• [SUPPLIED MATERIAL]:
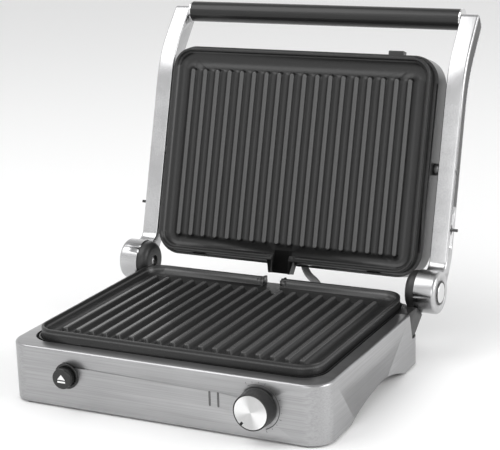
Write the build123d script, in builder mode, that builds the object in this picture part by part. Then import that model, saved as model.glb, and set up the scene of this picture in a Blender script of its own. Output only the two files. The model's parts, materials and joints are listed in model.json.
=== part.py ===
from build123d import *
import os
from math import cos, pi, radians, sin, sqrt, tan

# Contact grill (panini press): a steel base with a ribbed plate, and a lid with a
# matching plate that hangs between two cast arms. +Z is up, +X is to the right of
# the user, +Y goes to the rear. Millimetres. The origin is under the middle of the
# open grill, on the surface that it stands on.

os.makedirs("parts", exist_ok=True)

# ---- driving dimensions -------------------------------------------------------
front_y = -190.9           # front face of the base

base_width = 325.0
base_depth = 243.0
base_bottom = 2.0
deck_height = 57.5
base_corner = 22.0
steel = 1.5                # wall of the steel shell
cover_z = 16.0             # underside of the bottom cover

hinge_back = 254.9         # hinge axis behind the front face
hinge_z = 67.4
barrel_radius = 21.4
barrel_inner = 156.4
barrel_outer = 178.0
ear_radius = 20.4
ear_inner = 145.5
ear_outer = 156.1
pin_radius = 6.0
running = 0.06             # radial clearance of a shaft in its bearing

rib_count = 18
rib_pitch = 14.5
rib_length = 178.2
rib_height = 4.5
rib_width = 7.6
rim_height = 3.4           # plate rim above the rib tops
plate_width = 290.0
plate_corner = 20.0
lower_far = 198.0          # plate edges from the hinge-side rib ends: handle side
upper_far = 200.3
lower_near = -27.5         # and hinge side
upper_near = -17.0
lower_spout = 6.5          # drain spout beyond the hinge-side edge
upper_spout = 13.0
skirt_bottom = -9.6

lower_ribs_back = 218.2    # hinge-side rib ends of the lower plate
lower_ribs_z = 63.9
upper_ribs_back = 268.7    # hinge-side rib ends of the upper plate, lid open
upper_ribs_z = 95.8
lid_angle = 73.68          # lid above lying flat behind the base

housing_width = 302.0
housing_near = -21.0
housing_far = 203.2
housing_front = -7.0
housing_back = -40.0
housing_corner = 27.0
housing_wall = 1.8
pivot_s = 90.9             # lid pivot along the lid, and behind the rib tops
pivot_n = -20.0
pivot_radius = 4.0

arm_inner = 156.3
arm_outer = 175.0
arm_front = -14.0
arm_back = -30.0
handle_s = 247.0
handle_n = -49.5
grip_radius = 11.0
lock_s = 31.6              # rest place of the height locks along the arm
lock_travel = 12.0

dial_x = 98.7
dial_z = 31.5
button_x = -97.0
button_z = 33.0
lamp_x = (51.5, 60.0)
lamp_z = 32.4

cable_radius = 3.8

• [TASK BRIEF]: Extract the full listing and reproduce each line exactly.

• [TASK ANSWER]:
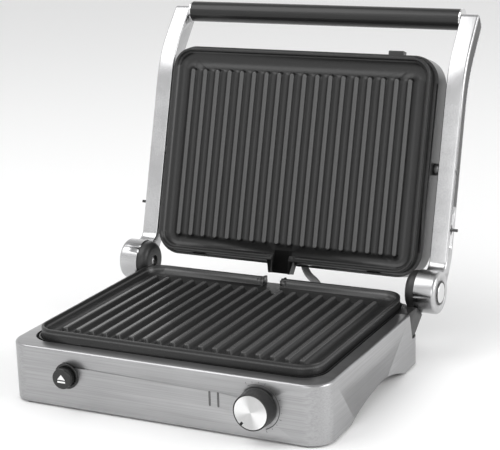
Write the build123d script, in builder mode, that builds the object in this picture part by part. Then import that model, saved as model.glb, and set up the scene of this picture in a Blender script of its own. Output only the two files. The model's parts, materials and joints are listed in model.json.
=== part.py ===
from build123d import *
import os
from math import cos, pi, radians, sin, sqrt, tan

# Contact grill (panini press): a steel base with a ribbed plate, and a lid with a
# matching plate that hangs between two cast arms. +Z is up, +X is to the right of
# the user, +Y goes to the rear. Millimetres. The origin is under the middle of the
# open grill, on the surface that it stands on.

os.makedirs("parts", exist_ok=True)

# ---- driving dimensions -------------------------------------------------------
front_y = -190.9           # front face of the base

base_width = 325.0
base_depth = 243.0
base_bottom = 2.0
deck_height = 57.5
base_corner = 22.0
steel = 1.5                # wall of the steel shell
cover_z = 16.0             # underside of the bottom cover

hinge_back = 254.9         # hinge axis behind the front face
hinge_z = 67.4
barrel_radius = 21.4
barrel_inner = 156.4
barrel_outer = 178.0
ear_radius = 20.4
ear_inner = 145.5
ear_outer = 156.1
pin_radius = 6.0
running = 0.06             # radial clearance of a shaft in its bearing

rib_count = 18
rib_pitch = 14.5
rib_length = 178.2
rib_height = 4.5
rib_width = 7.6
rim_height = 3.4           # plate rim above the rib tops
plate_width = 290.0
plate_corner = 20.0
lower_far = 198.0          # plate edges from the hinge-side rib ends: handle side
upper_far = 200.3
lower_near = -27.5         # and hinge side
upper_near = -17.0
lower_spout = 6.5          # drain spout beyond the hinge-side edge
upper_spout = 13.0
skirt_bottom = -9.6

lower_ribs_back = 218.2    # hinge-side rib ends of the lower plate
lower_ribs_z = 63.9
upper_ribs_back = 268.7    # hinge-side rib ends of the upper plate, lid open
upper_ribs_z = 95.8
lid_angle = 73.68          # lid above lying flat behind the base

housing_width = 302.0
housing_near = -21.0
housing_far = 203.2
housing_front = -7.0
housing_back = -40.0
housing_corner = 27.0
housing_wall = 1.8
pivot_s = 90.9             # lid pivot along the lid, and behind the rib tops
pivot_n = -20.0
pivot_radius = 4.0

arm_inner = 156.3
arm_outer = 175.0
arm_front = -14.0
arm_back = -30.0
handle_s = 247.0
handle_n = -49.5
grip_radius = 11.0
lock_s = 31.6              # rest place of the height locks along the arm
lock_travel = 12.0

dial_x = 98.7
dial_z = 31.5
button_x = -97.0
button_z = 33.0
lamp_x = (51.5, 60.0)
lamp_z = 32.4

cable_radius = 3.8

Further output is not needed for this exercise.